Believe it or not, one of the most commonly asked questions we receive here at OSR is “How do I write a driver for Windows?” You’d think the answer would be simple. And sometimes it is. But, all too often, the answer is not only non-obvious, it’s fraught with complexity.
The answers to the question, “How do I write a driver for my device on Windows” come in three categories:
- What you need to know
- What development tools (and stuff) you need
- What driver model to use
We’ll describe each of these in individual sections, below.
What You Need To Know
The things you need to know fall into two categories:
- Personal background about the Windows operating system and devices that’ll allow you to readily learn about how to write Windows drivers.
- Technical information about the hardware device you need to write your driver for (if you’re writing a driver for a hardware device).
Items in the first category, personal background knowledge, are actually pretty simple. To be able to write drivers for Windows and not just confuse yourself, you need to have at least general knowledge of computer operating systems and Windows in particular. You probably know most of what you need if you took a general OS Concepts class when you were in school.
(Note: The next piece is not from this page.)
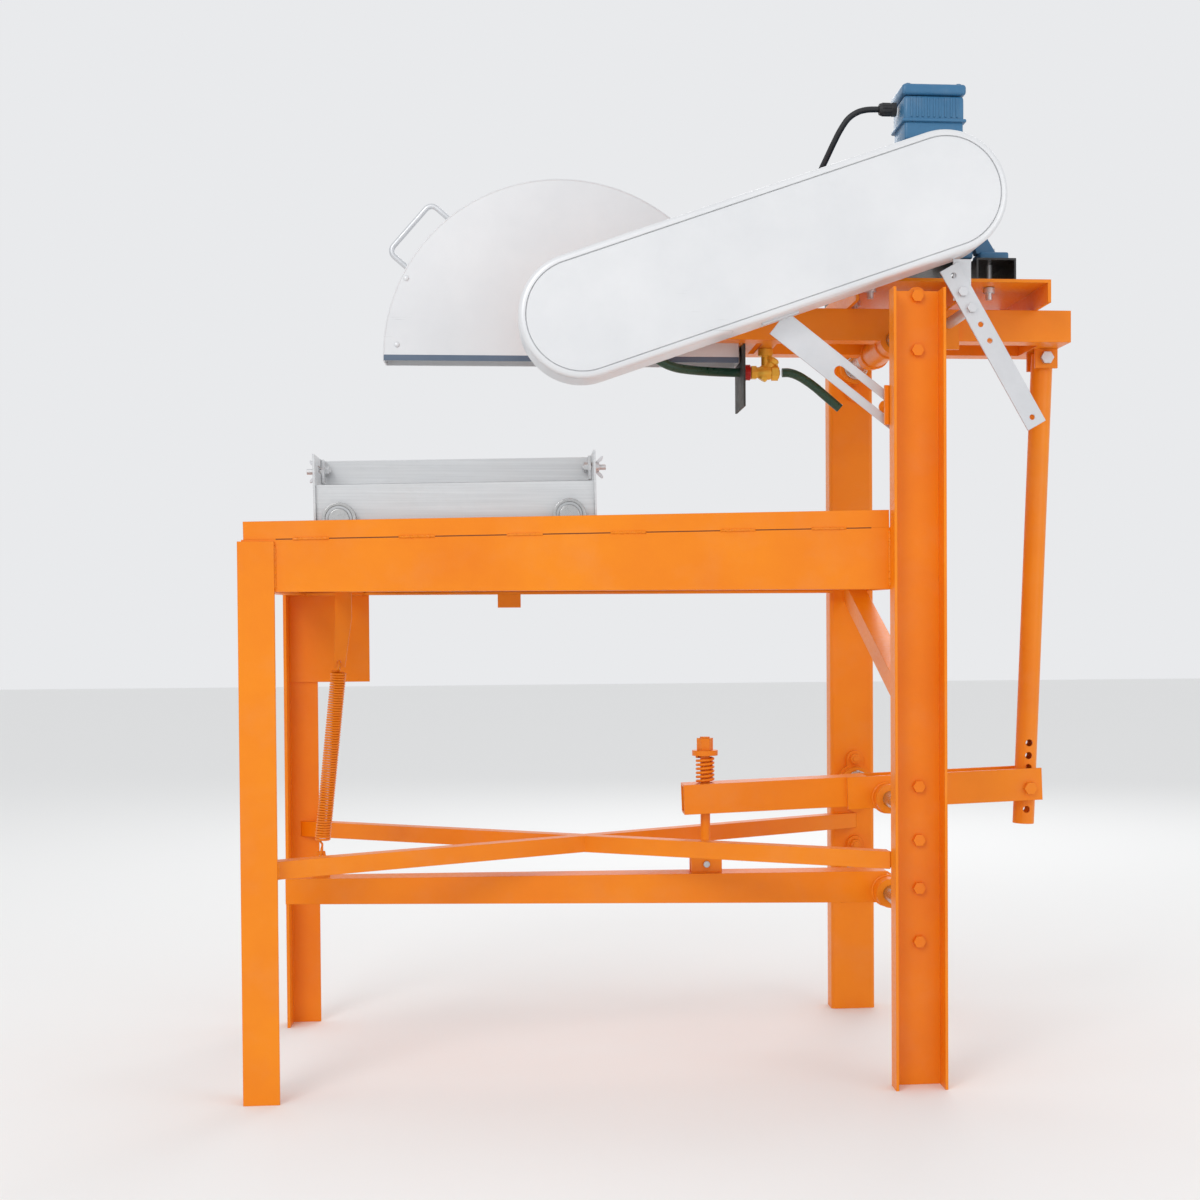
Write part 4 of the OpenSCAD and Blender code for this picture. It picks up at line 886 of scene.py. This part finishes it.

If you understand about devices, registers, interrupts, virtual memory, scheduling, multi-threaded programming, reentrancy, and concurrency issues… you’re more than half-way there. You can pick-up the Windows-specific information you need from doing a bit of reading. Please don’t skip this step. We spend almost two days in the 5-day driver seminar we teach here at OSR just discussing Windows OS and I/O subsystem architecture. So, it’s important.
Also, if you’re not familiar with programming on Windows systems from a user perspective (maybe you’ve been working in Linux all your life… if so, first of all, I’m sorry… but I digress) it would also be helpful to know a bit about Windows I/O fundamentals.
If you need to brush-up on your OS concepts, would like to know more about Windows OS concepts in particular, or you’d like to learn more about how I/O is performed in Windows, we have some reading suggestions in the Sidebar labeled Understanding Windows OS and I/O Concepts (See below). Doing that reading should set you up well for your task for writing Windows drivers.
How do you learn basic OS concepts and Windows architecture? There are a couple of good books to which we regularly refer our students. These are:
Windows Internals 6th Edition — Part 1
(Russinovich, Solomon, Ionescu) (Microsoft Press)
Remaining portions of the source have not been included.